§ **Collected data**
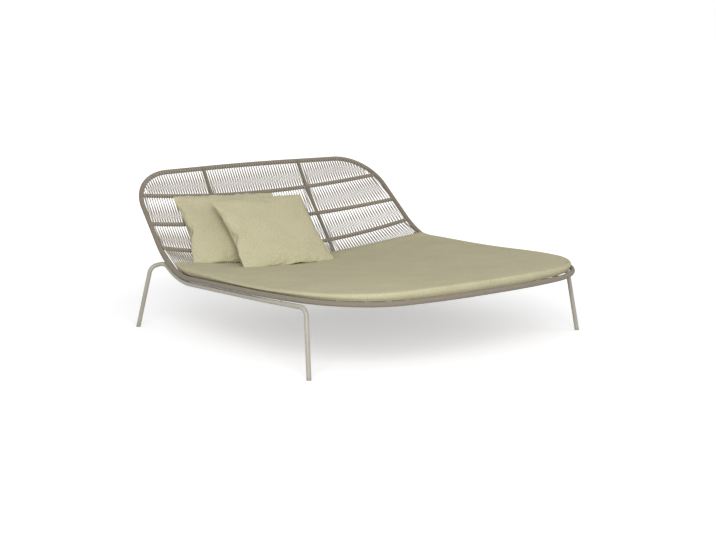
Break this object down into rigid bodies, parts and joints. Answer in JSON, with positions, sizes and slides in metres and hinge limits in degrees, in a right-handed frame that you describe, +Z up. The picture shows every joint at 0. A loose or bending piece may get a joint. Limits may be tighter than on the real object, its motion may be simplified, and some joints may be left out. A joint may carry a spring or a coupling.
{
  "type": "outdoor daybed",
  "caption": "Wide deep outdoor daybed: a bent tube loop with a dished woven cord back, tube legs, a loose seat cushion and two throw pillows.",
  "frame": {"origin": "on the floor, midway between the sides and midway between the front of the seat rail and the back of the hoop", "axes": "+X to the right seen from the front, +Y from the front to the back, +Z up"},
  "size_m": [1.86, 2.0335, 0.7521],
  "materials": {
    "frame_tube": "powder coated",
    "wound_cord": "matt twisted outdoor cord, tightly wound",
    "woven_cord": "matt round outdoor cord",
    "strap_webbing": "woven webbing",
    "leg_coating": "satin cream powder coat",
    "glide_plastic": "matt",
    "cushion_fabric": "plain woven outdoor fabric",
    "pillow_fabric": "plain woven outdoor fabric",
    "foam": "open-cell foam and fibre filling"
  },
  "bodies": {
    "frame": {"back_hoop_tube": "frame_tube", "back_hoop_wrap": "wound_cord", "back_rail_tube_lower": "frame_tube", "back_rail_tube_middle": "frame_tube", "back_rail_tube_upper": "frame_tube", "back_rail_wrap_lower": "wound_cord", "back_rail_wrap_middle": "wound_cord", "back_rail_wrap_upper": "wound_cord", "cross_rail_tube_crook": "frame_tube", "cross_rail_tube_seat_front": "frame_tube", "cross_rail_tube_seat_rear": "frame_tube", "foot_glide_front_left": "glide_plastic", "foot_glide_front_right": "glide_plastic", "foot_glide_rear_left": "glide_plastic", "foot_glide_rear_right": "glide_plastic", "front_leg_left": "leg_coating", "front_leg_right": "leg_coating", "front_rail_tube": "frame_tube", "front_rail_wrap": "wound_cord", "rear_leg_left": "leg_coating", "rear_leg_right": "leg_coating", "rib_tube_left": "frame_tube", "rib_tube_right": "frame_tube", "rib_wrap_left": "wound_cord", "rib_wrap_right": "wound_cord", "runner_left": "leg_coating", "runner_right": "leg_coating", "runner_spacers_left": "leg_coating", "runner_spacers_right": "leg_coating", "seat_straps_front": "strap_webbing", "seat_straps_middle": "strap_webbing", "seat_straps_rear": "strap_webbing", "side_rail_tube_left": "frame_tube", "side_rail_tube_right": "frame_tube", "side_rail_wrap_left": "wound_cord", "side_rail_wrap_right": "wound_cord", "weave_crook_left": "woven_cord", "weave_crook_middle": "woven_cord", "weave_crook_right": "woven_cord", "weave_lower_left": "woven_cord", "weave_lower_middle": "woven_cord", "weave_lower_right": "woven_cord", "weave_top_left": "woven_cord", "weave_top_middle": "woven_cord", "weave_top_right": "woven_cord", "weave_upper_left": "woven_cord", "weave_upper_middle": "woven_cord", "weave_upper_right": "woven_cord"},
    "seat_cushion": {"seat_cushion_cover": "cushion_fabric", "seat_cushion_foam": "foam"},
    "pillow_left": {"pillow_cover_left": "pillow_fabric", "pillow_filling_left": "foam"},
    "pillow_right": {"pillow_cover_right": "pillow_fabric", "pillow_filling_right": "foam"}
  },
  "joints": [
    {"name": "seat_cushion_lift", "type": "slide", "parent": "frame", "child": "seat_cushion", "axis": [0, 0, 1], "range_m": [0, 0.3]},
    {"name": "pillow_left_lift", "type": "slide", "parent": "seat_cushion", "child": "pillow_left", "axis": [0, -0.78, 0.6258], "range_m": [0, 0.3]},
    {"name": "pillow_right_lift", "type": "slide", "parent": "pillow_left", "child": "pillow_right", "axis": [0, -0.78, 0.6258], "range_m": [0, 0.3]}
  ]
}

§ **Directions for this task**
Output the complete data exactly as written.

§ **Reply**
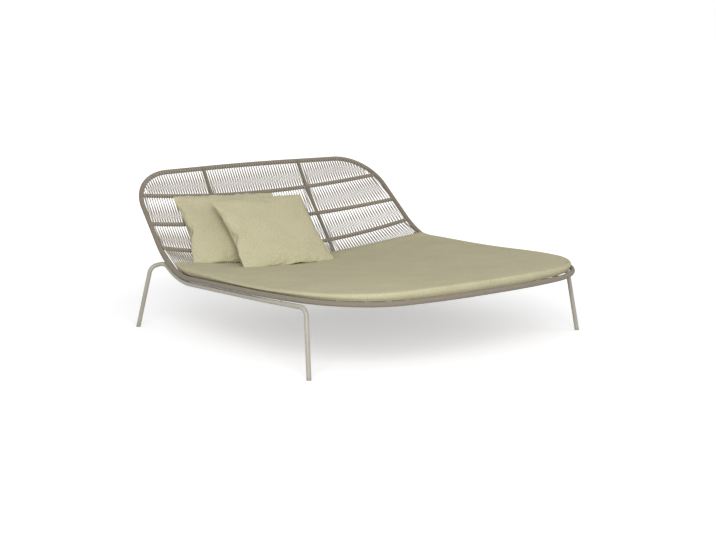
Break this object down into rigid bodies, parts and joints. Answer in JSON, with positions, sizes and slides in metres and hinge limits in degrees, in a right-handed frame that you describe, +Z up. The picture shows every joint at 0. A loose or bending piece may get a joint. Limits may be tighter than on the real object, its motion may be simplified, and some joints may be left out. A joint may carry a spring or a coupling.
{
  "type": "outdoor daybed",
  "caption": "Wide deep outdoor daybed: a bent tube loop with a dished woven cord back, tube legs, a loose seat cushion and two throw pillows.",
  "frame": {"origin": "on the floor, midway between the sides and midway between the front of the seat rail and the back of the hoop", "axes": "+X to the right seen from the front, +Y from the front to the back, +Z up"},
  "size_m": [1.86, 2.0335, 0.7521],
  "materials": {
    "frame_tube": "powder coated",
    "wound_cord": "matt twisted outdoor cord, tightly wound",
    "woven_cord": "matt round outdoor cord",
    "strap_webbing": "woven webbing",
    "leg_coating": "satin cream powder coat",
    "glide_plastic": "matt",
    "cushion_fabric": "plain woven outdoor fabric",
    "pillow_fabric": "plain woven outdoor fabric",
    "foam": "open-cell foam and fibre filling"
  },
  "bodies": {
    "frame": {"back_hoop_tube": "frame_tube", "back_hoop_wrap": "wound_cord", "back_rail_tube_lower": "frame_tube", "back_rail_tube_middle": "frame_tube", "back_rail_tube_upper": "frame_tube", "back_rail_wrap_lower": "wound_cord", "back_rail_wrap_middle": "wound_cord", "back_rail_wrap_upper": "wound_cord", "cross_rail_tube_crook": "frame_tube", "cross_rail_tube_seat_front": "frame_tube", "cross_rail_tube_seat_rear": "frame_tube", "foot_glide_front_left": "glide_plastic", "foot_glide_front_right": "glide_plastic", "foot_glide_rear_left": "glide_plastic", "foot_glide_rear_right": "glide_plastic", "front_leg_left": "leg_coating", "front_leg_right": "leg_coating", "front_rail_tube": "frame_tube", "front_rail_wrap": "wound_cord", "rear_leg_left": "leg_coating", "rear_leg_right": "leg_coating", "rib_tube_left": "frame_tube", "rib_tube_right": "frame_tube", "rib_wrap_left": "wound_cord", "rib_wrap_right": "wound_cord", "runner_left": "leg_coating", "runner_right": "leg_coating", "runner_spacers_left": "leg_coating", "runner_spacers_right": "leg_coating", "seat_straps_front": "strap_webbing", "seat_straps_middle": "strap_webbing", "seat_straps_rear": "strap_webbing", "side_rail_tube_left": "frame_tube", "side_rail_tube_right": "frame_tube", "side_rail_wrap_left": "wound_cord", "side_rail_wrap_right": "wound_cord", "weave_crook_left": "woven_cord", "weave_crook_middle": "woven_cord", "weave_crook_right": "woven_cord", "weave_lower_left": "woven_cord", "weave_lower_middle": "woven_cord", "weave_lower_right": "woven_cord", "weave_top_left": "woven_cord", "weave_top_middle": "woven_cord", "weave_top_right": "woven_cord", "weave_upper_left": "woven_cord", "weave_upper_middle": "woven_cord", "weave_upper_right": "woven_cord"},
    "seat_cushion": {"seat_cushion_cover": "cushion_fabric", "seat_cushion_foam": "foam"},
    "pillow_left": {"pillow_cover_left": "pillow_fabric", "pillow_filling_left": "foam"},
    "pillow_right": {"pillow_cover_right": "pillow_fabric", "pillow_filling_right": "foam"}
  },
  "joints": [
    {"name": "seat_cushion_lift", "type": "slide", "parent": "frame", "child": "seat_cushion", "axis": [0, 0, 1], "range_m": [0, 0.3]},
    {"name": "pillow_left_lift", "type": "slide", "parent": "seat_cushion", "child": "pillow_left", "axis": [0, -0.78, 0.6258], "range_m": [0, 0.3]},
    {"name": "pillow_right_lift", "type": "slide", "parent": "pillow_left", "child": "pillow_right", "axis": [0, -0.78, 0.6258], "range_m": [0, 0.3]}
  ]
}